* BEGIN *

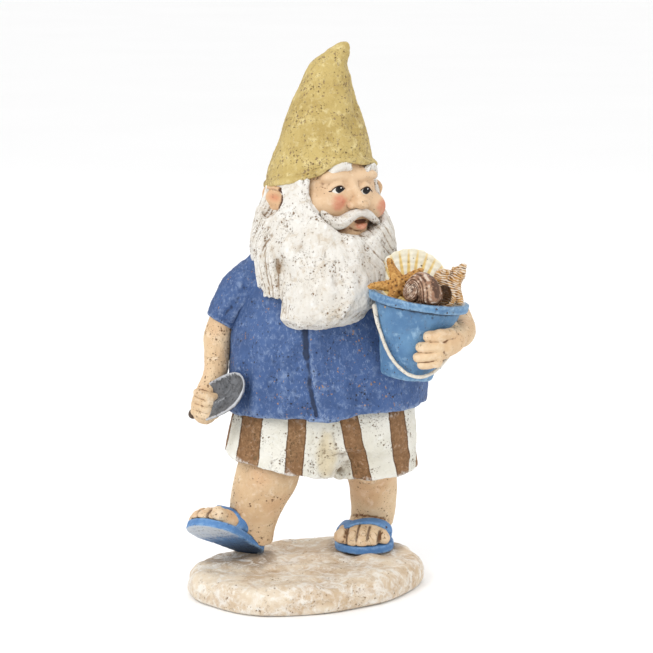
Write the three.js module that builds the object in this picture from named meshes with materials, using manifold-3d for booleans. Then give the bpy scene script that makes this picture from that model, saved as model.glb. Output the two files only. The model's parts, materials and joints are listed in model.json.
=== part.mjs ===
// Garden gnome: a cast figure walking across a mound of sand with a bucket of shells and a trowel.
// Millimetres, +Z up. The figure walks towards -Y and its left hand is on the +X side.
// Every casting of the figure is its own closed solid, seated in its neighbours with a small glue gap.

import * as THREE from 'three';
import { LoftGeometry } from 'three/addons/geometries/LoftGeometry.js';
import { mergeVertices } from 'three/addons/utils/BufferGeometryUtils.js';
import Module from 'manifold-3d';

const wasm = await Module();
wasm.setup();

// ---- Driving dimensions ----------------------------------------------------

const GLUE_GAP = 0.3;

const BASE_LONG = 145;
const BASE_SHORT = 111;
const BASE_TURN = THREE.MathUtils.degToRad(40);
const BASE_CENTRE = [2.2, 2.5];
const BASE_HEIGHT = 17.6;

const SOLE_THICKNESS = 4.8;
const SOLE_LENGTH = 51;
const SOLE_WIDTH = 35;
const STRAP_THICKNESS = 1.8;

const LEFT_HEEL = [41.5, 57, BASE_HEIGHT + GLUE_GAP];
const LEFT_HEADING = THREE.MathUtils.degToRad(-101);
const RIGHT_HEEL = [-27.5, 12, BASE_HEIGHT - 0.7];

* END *

**EXERCISE AIM:**
Everything from the first line of the material through the line containing "small glue gap." is to be printed exactly; lines after that are to be left out.

**ANSWER FOR THIS EXERCISE:**
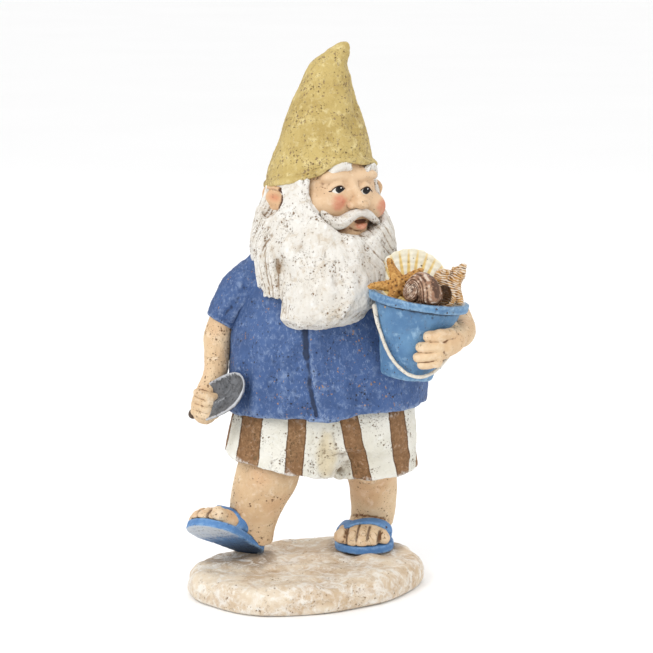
Write the three.js module that builds the object in this picture from named meshes with materials, using manifold-3d for booleans. Then give the bpy scene script that makes this picture from that model, saved as model.glb. Output the two files only. The model's parts, materials and joints are listed in model.json.
=== part.mjs ===
// Garden gnome: a cast figure walking across a mound of sand with a bucket of shells and a trowel.
// Millimetres, +Z up. The figure walks towards -Y and its left hand is on the +X side.
// Every casting of the figure is its own closed solid, seated in its neighbours with a small glue gap.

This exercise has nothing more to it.